The earlier age revisions changed marriage, educational and career patterns and plans as tens of thousands of young Latter-day Saints put dating, schooling and working on hold to do volunteer service for their faith — just as “elders” had done for decades.
It also had an impact on college admissions, sports recruiting and family finances as well as missionary preparation and training.
Social impacts
(The Church of Jesus Christ of Latter-day Saints) The age change for "sister missionaries" and the addition of 55 new missions around the world comes amid a steady rise in missionaries and congregations in certain parts of the world.
This shift may have similar impacts, possibly even on Utah’s birthrate, which, as it has across the nation and globe, has declined among Latter-day Saints in recent years and has been a concern of church leaders.
New church President Dallin Oaks addressed that in a 2023 worldwide devotional for young single Latter-day Saints.

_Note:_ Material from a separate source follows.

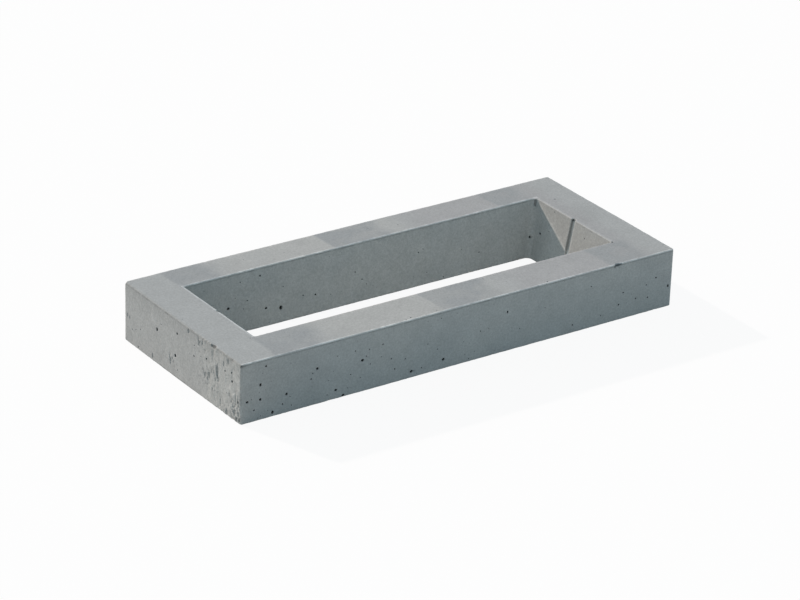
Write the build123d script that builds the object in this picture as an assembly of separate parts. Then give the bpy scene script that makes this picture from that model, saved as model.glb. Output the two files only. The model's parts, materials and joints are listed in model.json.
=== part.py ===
from build123d import *
import os

# Fence block: a rectangular frame cast in one piece of grey concrete.
# It lies flat on its bed face, as a course of the fence is laid.
# One deep opening goes right through it. The opening is the print of the mould's tapered core,
# so its walls are thicker at the underside than at the top face.
# Millimetres. X runs along the block, Y from the near side to the far side, Z up.
# The origin is the middle of the underside.

# Outline of the block
block_length = 600.0
block_width = 250.0
block_height = 73.0
outer_corner_radius = 3.0

# Walls at the top face, and how much thicker each one is at the underside
end_wall_top = 51.5
side_wall_top = 50.0
end_wall_batter = 13.5
side_wall_batter = 8.5

# The core stood off the middle of the mould, so the far side wall is the thinner one
core_offset = 4.0
opening_corner_radius = 3.0

# Half-round groove down each end wall's inner face, on the opening's centre line
groove_radius = 3.6

# Worn edges where the sides and the opening meet the bed faces
top_arris_radius = 0.8
bottom_arris_radius = 0.8

# The core and the groove bars stand out past both bed faces, so that they cut right through
cut_margin = 5.0
core_foot = -cut_margin
core_head = block_height + cut_margin


def clear_span(outside, wall_top, batter, z):
    """Clear distance at height z between two battered walls that face each other."""
    wall = wall_top + batter * (block_height - z) / block_height
    return outside - 2 * wall


def core_section(outside, wall_top, batter):
    """Upright section through the middle of the core, wider at the head than at the foot."""
    half_foot = clear_span(outside, wall_top, batter, core_foot) / 2
    half_head = clear_span(outside, wall_top, batter, core_head) / 2
    outline = Polyline(
        (-half_foot, core_foot),
        (half_foot, core_foot),
        (half_head, core_head),
        (-half_head, core_head),
        close=True,
    )
    return make_face(outline)


def make_core():
    """The tapered core: its long section and its cross section, both run right through."""
    long_section = Plane.XZ * core_section(block_length, end_wall_top, end_wall_batter)
    cross_section = Plane.YZ * core_section(block_width, side_wall_top, side_wall_batter)
    core = extrude(long_section, amount=block_width, both=True)
    core &= extrude(cross_section, amount=block_length, both=True)
    faces = core.faces().sort_by(Axis.Z)
    leaning_edges = core.edges() - faces[0].edges() - faces[-1].edges()
    return Pos(0, core_offset, 0) * fillet(leaning_edges, opening_corner_radius)


def make_groove_bar(end):
    """Round bar whose axis lies in the inner face of one end wall: -1 is left, 1 is right."""
    half_foot = clear_span(block_length, end_wall_top, end_wall_batter, core_foot) / 2
    half_head = clear_span(block_length, end_wall_top, end_wall_batter, core_head) / 2
    axis = Line((end * half_foot, core_offset, core_foot), (end * half_head, core_offset, core_head))
    return extrude(Plane(axis @ 0, z_dir=axis % 0) * Circle(groove_radius), amount=axis.length)


def make_slab():
    """The block before it is opened: a slab with its upright corners rounded."""
    on_bed = (Align.CENTER, Align.CENTER, Align.MIN)
    slab = Box(block_length, block_width, block_height, align=on_bed)
    return fillet(slab.edges().filter_by(Axis.Z), outer_corner_radius)


def make_frame_block():
    """The slab opened by the core and the groove bars, then eased along both bed faces."""
    block = make_slab() - make_core() - make_groove_bar(-1) - make_groove_bar(1)
    block = fillet(block.faces().sort_by(Axis.Z)[-1].edges(), top_arris_radius)
    return fillet(block.faces().sort_by(Axis.Z)[0].edges(), bottom_arris_radius)


os.makedirs("parts", exist_ok=True)
export_step(make_frame_block(), "parts/frame_block.step")
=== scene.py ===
import json
import math
from collections import namedtuple

import bpy
import numpy as np
from mathutils import Matrix, Vector
from mathutils.geometry import delaunay_2d_cdt
from mathutils.kdtree import KDTree

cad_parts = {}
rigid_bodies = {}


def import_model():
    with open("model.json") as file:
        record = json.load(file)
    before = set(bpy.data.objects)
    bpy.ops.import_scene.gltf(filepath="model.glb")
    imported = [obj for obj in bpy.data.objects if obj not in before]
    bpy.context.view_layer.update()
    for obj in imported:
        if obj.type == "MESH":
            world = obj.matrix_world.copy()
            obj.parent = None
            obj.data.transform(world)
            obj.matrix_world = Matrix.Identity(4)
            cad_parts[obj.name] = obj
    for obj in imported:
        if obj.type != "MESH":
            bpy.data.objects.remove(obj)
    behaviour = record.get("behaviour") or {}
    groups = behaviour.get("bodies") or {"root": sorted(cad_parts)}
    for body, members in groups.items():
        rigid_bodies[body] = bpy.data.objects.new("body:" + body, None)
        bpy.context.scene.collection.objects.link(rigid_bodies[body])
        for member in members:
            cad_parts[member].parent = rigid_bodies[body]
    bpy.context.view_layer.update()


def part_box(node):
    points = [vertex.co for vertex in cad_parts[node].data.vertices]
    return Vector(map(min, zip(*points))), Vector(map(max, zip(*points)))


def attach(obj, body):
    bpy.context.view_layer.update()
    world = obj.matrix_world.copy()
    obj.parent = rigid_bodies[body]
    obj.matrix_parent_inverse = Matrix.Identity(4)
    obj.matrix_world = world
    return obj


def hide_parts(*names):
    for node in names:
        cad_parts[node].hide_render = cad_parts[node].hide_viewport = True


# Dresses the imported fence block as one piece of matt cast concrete.
# The skin is made of four charts that share their rims: the outer walls, the walls of the
# opening and the two bed faces. Each chart is covered with points, closer together where the
# relief is fine, and triangulated. Waves, worn arrises, air holes, flakes and chips are then
# cut into it. Lengths are millimetres on the frame's axes up to the mesh, which is in metres.

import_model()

MM = 0.001
BLOCK = "frame_block"

# Size of the block, from the frame
low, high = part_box(BLOCK)
length, width, height = ((high - low) / MM)[:]

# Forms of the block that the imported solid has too
outer_corner_radius = 3.0
end_wall_top, end_wall_batter = 51.5, 13.5
side_wall_top, side_wall_batter = 50.0, 8.5
core_offset = 4.0
opening_corner_radius = 3.0
arris_radius = 0.8

# Two corners differ from the rest: the block's near left one and the opening's far right one
near_left_radius = 1.4
opening_far_right_radius = 7.0

# A groove's bottom and the eased mouths beside it
groove_radius = 3.2
groove_mouth_radius = 0.9
groove_half_mouth = math.sqrt((groove_radius + groove_mouth_radius) ** 2 - groove_mouth_radius ** 2)

# Slurry half fills the left groove, which leaves one gentle flank and one steep one
gentle_flank, steep_flank = 30.0, 75.0
gentle_run = 4.5
left_groove_radius = 1.5

half_opening_x = length / 2 - end_wall_top
half_opening_y = width / 2 - side_wall_top
opening_near = core_offset - half_opening_y
opening_far = core_offset + half_opening_y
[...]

Delaying childbearing, he said then, “means fewer children born to grow up with the blessings of the gospel.”
Marriage “is a gift,” added his wife, Kristen Oaks. “Not only does marriage give us the opportunity for children, it gives us the opportunity and incentive to begin a journey of growing with one another.”
Last month, in one of the first major moves of Oaks’ fledgling presidency, the church announced that 55 new missions would come on line next year. The tally of full-time missionaries, meanwhile, has topped 84,000.
“I’m actually so psyched. I’m 19, and I am going to go on a mission, but it’s so cool to see that there’s going to be people who are 18 who might go with me,” BYU student Josie Tanner said. “... I’m kind of surprised. If anything, I actually thought that they would push men back to 19 as well just because I feel like it’s probably good sometimes to leave your house but not have such a strict schedule when you’re figuring things out.”
Though the minimum ages now line up, that difference in length of missionary service for “elders” and “sisters” endures.
When asked in 2012 why that is, apostle Jeffrey R. Holland said, “one miracle at a time.”
The sisters, it seems, will have to wait a little longer for that second miracle.